Watching the new GI Joe 3D movie last Friday night in a theater packed with Indonesians, many of whom would have been Muslims, struck me in some way as a curious experience. It's an All-American movie, of course, packed chock-full with All-American gung-ho ideas, and yet the audience seemed to connect quite comfortably with the ideologies and the characters. There's the power of Hollywood for you. In fact, despite religion, and despite official high-level distaste for American decadence and bravado, the common Indonesians love us. They love our violence, our guns, our technology, our irreverence, our opulence, our fantasy and our beautiful male and female stars. They identify with and honor the mythos without being a natural part of it. It is clear from all that crosses the big screen that Americans are strong and courageous, justified, predestined - a chosen race embued with with every coveted characteristic. Ah, to be an American!

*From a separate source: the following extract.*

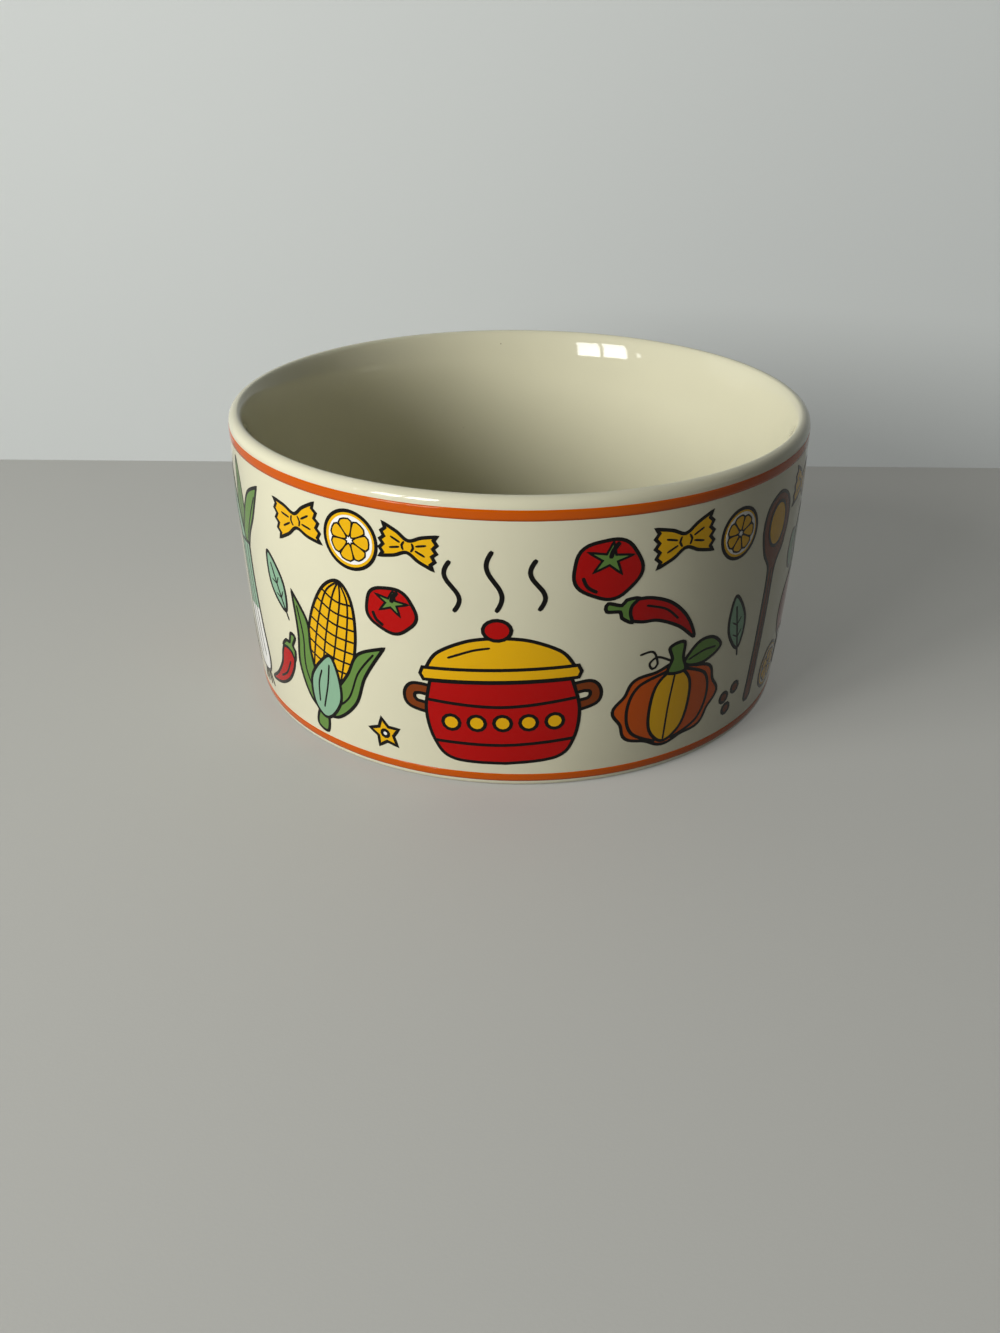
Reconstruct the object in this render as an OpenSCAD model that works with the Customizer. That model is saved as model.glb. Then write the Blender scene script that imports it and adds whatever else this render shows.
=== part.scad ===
// Wide, low stoneware soup mug with a ring handle, in millimetres.
// The origin is the centre of the foot on the table, +Z is up and the handle points along +Y.

/* [Bowl] */
// Outer diameter at the lip
rim_d = 125; // [95:1:150]
// Height from the table to the top of the lip
mug_h = 62; // [52:1:90]
// How far the wall is drawn in at the foot, on the radius
draw_in = 2.95; // [0.5:0.05:8]
// Bow of the wall: 1 is a straight cone, more keeps the wall upright for longer
wall_power = 2.3; // [1.2:0.1:4]
// Thickness of the wall under the lip
wall_t = 4.4; // [3:0.1:6]
// How much thicker the wall is at the foot than at the lip
wall_swell = 2.4; // [0:0.1:3]
// Radius of the lip's outer edge
lip_edge_r = 1.8; // [1:0.1:2]
// Height over which the inside eases back to the top of the lip
lip_ease_h = 10; // [2:0.5:16]
// Thickness of the floor
floor_t = 4.8; // [3.5:0.1:8]
// Radius inside, where the wall turns into the floor
inside_corner_r = 10; // [4:0.5:20]

/* [Foot] */
// Radius of the outer edge of the foot
foot_edge_r = 1.2; // [0.6:0.1:2]
// Width of the flat ring that the mug stands on
land_w = 3; // [2:0.1:6]
// Radius of the inner edge of that ring
land_edge_r = 0.5; // [0.2:0.1:0.6]
// Depth of the hollow under the floor
foot_recess = 2; // [1.9:0.1:4]
// Radius of the corner inside that hollow
recess_fillet_r = 1; // [0.5:0.1:1.2]

/* [Handle] */
// Diameter of the ring, measured on the middle of its strap
handle_d = 39; // [36:0.5:43]
// Width of the strap
strap_w = 15.5; // [10:0.5:20]
// Thickness of the strap
strap_t = 6.6; // [4.5:0.1:8]
// Height of the ring's centre above the table
handle_z = 30.5; // [28:0.5:33]
// How far the ring's centre stands out from the wall
handle_reach = 12.5; // [9:0.5:14]
// Leg of the wiped bead of slip round each end of the strap
bead_leg = 2.4; // [1:0.1:3]

/* [Bands] */
// Width of the upper band
upper_band_w = 2.1; // [1:0.1:4]
// From the top of the lip down to the upper band
upper_band_drop = 2.2; // [2.1:0.1:5]
// Width of the lower band
lower_band_w = 1.75; // [1:0.05:4]
// From the table up to the lower band
lower_band_z = 1.3; // [1.2:0.1:3]
// How deep the fired colour goes
band_depth = 0.3; // [0.2:0.05:0.6]

/* [Hidden] */
$fn = 120;

glaze_colour = [0.93, 0.91, 0.80];
slip_colour = [0.90, 0.87, 0.75];
band_colour = [0.87, 0.38, 0.03];

// Runs past a face, for every cut
overrun = 1;

// Numbers of straight steps in the curves of the outline and round a bead
wall_steps = 16;
lip_edge_steps = 6;
lip_ease_steps = 10;
edge_steps = 6;
corner_steps = 12;
band_steps = 4;
bead_steps = 40;
bead_curve_steps = 4;
// Rounds that bring a bead's root onto the wall
landing_steps = 4;

rim_r = rim_d / 2;
lip_z = mug_h - lip_edge_r;
ease_z = mug_h - lip_ease_h;
floor_z = foot_recess + floor_t;
ring_r = handle_d / 2;

// Radius of the outside of the wall at a height, upright under the lip
function wall_r(z) = rim_r - draw_in * pow((lip_z - min(z, lip_z)) / lip_z, wall_power);

// Slope of the outside of the wall, as run over rise
function wall_slope(z) =
    draw_in * wall_power / lip_z * pow((lip_z - min(z, lip_z)) / lip_z, wall_power - 1);

// Radius of the inside of the wall at a height
function inner_r(z) = wall_r(z) - wall_t - wall_swell * (lip_z - min(z, lip_z)) / lip_z;

// Height and radius on the inside of the lip, at an angle from 0 where the ease starts to 90 on top
function lip_ease_z(a) = ease_z + lip_ease_h * sin(a);
function lip_ease_r(a) = inner_r(lip_ease_z(a)) + (wall_t - lip_edge_r) * (1 - cos(a));

// Points of an arc, from one angle to another
function arc(centre, r, from, to, steps) =
    [for (i = [0:steps]) let (a = from + (to - from) * i / steps)
        centre + r * [cos(a), sin(a)]];

// Heights between two ends, without the ends
function between(low, high, steps) = [for (i = [1:steps - 1]) low + (high - low) * i / steps];

// The foot's outer edge meets the wall square to its lean
foot_lean = atan(wall_slope(foot_edge_r));
edge_top_z = foot_edge_r * (1 - sin(foot_lean));
edge_centre = [wall_r(edge_top_z) - foot_edge_r * cos(foot_lean), foot_edge_r];

// The hollow under the floor
land_edge_centre = [edge_centre.x - land_w, land_edge_r];
recess_r = land_edge_centre.x - land_edge_r;
recess_centre = [recess_r - recess_fillet_r, foot_recess - recess_fillet_r];

// The corner between the wall and the floor, inside
inside_lean = atan(wall_slope(floor_z + inside_corner_r) + wall_swell / lip_z);
corner_top_z = floor_z + inside_corner_r * (1 - sin(inside_lean));
corner_centre = [inner_r(corner_top_z) - inside_corner_r * cos(inside_lean),
                 floor_z + inside_corner_r];

// The outside of the mug, from the table to the lip
outside_points = concat(
    arc(edge_centre, foot_edge_r, -90, -foot_lean, edge_steps),
    [for (z = between(edge_top_z, lip_z, wall_steps)) [wall_r(z), z]]);

// The inside of the mug, from the top of the lip to the floor
inside_points = concat(
    [for (i = [lip_ease_steps - 1:-1:0]) let (a = 90 * i / lip_ease_steps)
        [lip_ease_r(a), lip_ease_z(a)]],
    [for (z = between(ease_z, corner_top_z, wall_steps)) [inner_r(z), z]],
    arc(corner_centre, inside_corner_r, -inside_lean, -90, corner_steps));

// The middle line of the ring lies in the plane x = 0
ring_y = wall_r(handle_z) + handle_reach;

// The jiggered bowl: foot, wall, eased lip and floor in one revolved outline
module mug_body() {
    color(glaze_colour)
    difference() {
        rotate_extrude()
            polygon(concat(
                [[0, foot_recess]],
                arc(recess_centre, recess_fillet_r, 90, 0, edge_steps),
                arc(land_edge_centre, land_edge_r, 180, 270, edge_steps),
                outside_points,
                arc([rim_r - lip_edge_r, lip_z], lip_edge_r, 0, 90, lip_edge_steps),
                inside_points,
                [[0, floor_z]]));
        wall_ring(mug_h - upper_band_drop - upper_band_w, upper_band_w, overrun);
        wall_ring(lower_band_z, lower_band_w, overrun);
    }
}

// A ring that follows the wall, from the depth of the bands to a height above its face
module wall_ring(low_z, width, above) {
    heights = concat([low_z], between(low_z, low_z + width, band_steps), [low_z + width]);
    rotate_extrude()
        polygon(concat(
            [for (z = heights) [wall_r(z) + above, z]],
            [for (i = [len(heights) - 1:-1:0]) [wall_r(heights[i]) - band_depth, heights[i]]]));
}

// The ring of strap, trimmed to the curve of the wall so that both ends sit on it
module handle() {
    color(glaze_colour)
    difference() {
        translate([0, ring_y, handle_z])
            rotate([0, 90, 0])
                rotate_extrude()
                    translate([ring_r, 0])
                        scale([strap_t / strap_w, 1])
                            circle(d = strap_w);
        rotate_extrude()
            polygon(concat(
                [[0, -overrun], [edge_centre.x, -overrun]],
                outside_points,
                [[rim_r, lip_z], [rim_r, mug_h + overrun], [0, mug_h + overrun]]));
    }
}

// Where the line of the strap at x and radius r from the ring's centre runs into the wall
function landing(x, r, side, wall, rounds) =
    let (y = sqrt(wall * wall - x * x),
         z = handle_z + side * sqrt(r * r - (y - ring_y) * (y - ring_y)))
    rounds == 0 ? [x, y, z] : landing(x, r, side, wall_r(z), rounds - 1);

// Point on the wall at x and z
function on_wall(x, z) = [x, sqrt(wall_r(z) * wall_r(z) - x * x), z];

// The section of a bead at angle t round the strap: its root, then a hollow curve from the strap
// to the wall, drawn in towards the root
function bead_section(t, side) =
    let (x = strap_w / 2 * cos(t),
         r = ring_r + strap_t / 2 * sin(t),
         normal = [strap_t * cos(t), strap_w * sin(t)] / norm([strap_t * cos(t), strap_w * sin(t)]),
         root = landing(x, r, side, wall_r(handle_z), landing_steps),
         root_angle = atan2(root.z - handle_z, root.y - ring_y),
         end_angle = root_angle - side * bead_leg / r * 180 / PI,
         on_strap = [x, ring_y + r * cos(end_angle), handle_z + r * sin(end_angle)],
         foot = on_wall(x + bead_leg * normal.x, root.z + side * bead_leg * normal.y))
    concat([root], [for (i = [0:bead_curve_steps]) let (s = i / bead_curve_steps)
        (1 - s) * (1 - s) * on_strap + 2 * s * (1 - s) * root + s * s * foot]);

// The bead of slip that lutes one end of the strap to the wall, wiped to a hollow fillet
module slip_bead(side) {
    sections = [for (i = [0:bead_steps - 1]) bead_section(side * i * 360 / bead_steps, side)];
    count = len(sections[0]);
    color(slip_colour)
        polyhedron(
            points = [for (section = sections) each section],
            faces = [for (i = [0:bead_steps - 1]) for (j = [0:count - 1])
                let (next_i = (i + 1) % bead_steps, next_j = (j + 1) % count,
                     a = i * count + j, b = next_i * count + j,
                     c = next_i * count + next_j, d = i * count + next_j)
                each [[a, b, c], [a, c, d]]]);
}

module upper_joint() {
    slip_bead(1);
}

module lower_joint() {
    slip_bead(-1);
}

// The orange line under the lip, flush with the wall
module upper_band() {
    color(band_colour)
        wall_ring(mug_h - upper_band_drop - upper_band_w, upper_band_w, 0);
}

// The orange line above the foot, flush with the wall
module lower_band() {
    color(band_colour)
        wall_ring(lower_band_z, lower_band_w, 0);
}

mug_body();
handle();
upper_joint();
lower_joint();
upper_band();
lower_band();
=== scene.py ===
"""A wide, low soup mug in cream stoneware: a ring handle, orange bands and a printed frieze."""
import math

import bmesh
import bpy
from mathutils import Matrix, Vector, geometry


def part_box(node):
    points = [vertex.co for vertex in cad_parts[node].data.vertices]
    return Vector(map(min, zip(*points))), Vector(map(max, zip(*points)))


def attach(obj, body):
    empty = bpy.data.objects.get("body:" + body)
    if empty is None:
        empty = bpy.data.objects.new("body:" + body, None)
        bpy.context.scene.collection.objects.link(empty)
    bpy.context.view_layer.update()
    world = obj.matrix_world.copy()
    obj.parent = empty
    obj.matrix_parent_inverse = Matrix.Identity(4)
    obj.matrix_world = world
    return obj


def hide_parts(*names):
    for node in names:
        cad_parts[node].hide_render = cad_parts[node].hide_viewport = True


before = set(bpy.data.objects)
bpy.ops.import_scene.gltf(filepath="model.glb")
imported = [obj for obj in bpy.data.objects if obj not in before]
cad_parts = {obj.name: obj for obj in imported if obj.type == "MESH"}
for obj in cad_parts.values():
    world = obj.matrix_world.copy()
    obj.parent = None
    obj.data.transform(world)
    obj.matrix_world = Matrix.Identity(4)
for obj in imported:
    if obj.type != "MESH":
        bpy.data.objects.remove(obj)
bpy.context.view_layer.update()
mm = 0.001


# The camera, held close in front of the mug and a little over twice as high as its lip.
# It looks down into the bowl, with the handle hidden straight behind.
picture_h = 1333
focal_pixels = 1300
sensor_long_side = 36
camera_away, camera_up = 278 * mm, 143 * mm
camera_pitch, camera_yaw, camera_roll = 0.488, -0.014, 0.004
camera_near = 10 * mm

ahead = Vector((math.sin(camera_yaw) * math.cos(camera_pitch),
                math.cos(camera_yaw) * math.cos(camera_pitch),
                -math.sin(camera_pitch)))
level_right = ahead.cross(Vector((0, 0, 1))).normalized()
level_up = level_right.cross(ahead)
right = level_right * math.cos(camera_roll) + level_up * math.sin(camera_roll)
up = level_up * math.cos(camera_roll) - level_right * math.sin(camera_roll)

camera = bpy.data.objects.new("camera", bpy.data.cameras.new("camera"))
camera.data.sensor_width = sensor_long_side
camera.data.lens = focal_pixels * sensor_long_side / picture_h
camera.data.clip_start = camera_near
camera.matrix_world = Matrix.Translation((0, -camera_away, camera_up)) @ Matrix(
    (right, up, -ahead)).transposed().to_4x4()
bpy.context.scene.collection.objects.link(camera)
bpy.context.scene.camera = camera
bpy.context.scene.view_settings.view_transform = "Standard"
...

The Hollywood movie may very well be the victorious politic of the future. They represent, for their largeness, for their color and sound, for their special effects and cliffhanger thrills, a fullness of practically irresitible propaganda that no single person or speech or policy could ever match.

Indonesians love everything American - and everything that think, insist, is American. Money, possessions, bright lights and glitter, rap music, rebellion, profanity, vulgarity, power, affluence, sex and adultery, diamonds, big cars, automatic weapons, nuclear missiles, and women with soap-white skin.

"I love America," they tell me. "I want to go there someday. Everything is clean there, and big, and easy, and everyone has so much money."

Nor are they deterred by my poor example -- for their dream, like the Hollywood movie, is bigger by far than life.

Saturday, April 6, 2013

Puppy Love

We find ourselves with another puppy. This seems to happen on the average twice a year or so. In this case, we know where the dog comes from and to whom it belongs. It is his owners who seem to have forgotten. Having left our village a couple days ago for Kuningan celebrations, they have not yet returned, and so the puppy, using his own brain in what seems a more astute manner, has made itself at home at our house, just across the street from that of its absent owners.  He's a cute little fellow  -- milk white, except for various grey smudges of dust, and smart as a whip. He has not been long at all in the world, is still learning to focus with his eyes and walk a consistently straight line, but he picks up on things fast -- like where the food is kept, which room has the most stuff that looks like it could be used as a toy, the sounds of voices and who they are attached to, and so on. He even makes a fine attempt to stand on his hind legs for bits of chicken or cookies. What the owners thought the dog was going to do (or eat) whilst they were gone, I do not know. He started out with crying, loudly and at great length, until he discovered that he could squeeze himself under their fence, and now has not complained since. He is happy, as are we all (or at least should be) with friends and simple sustenance.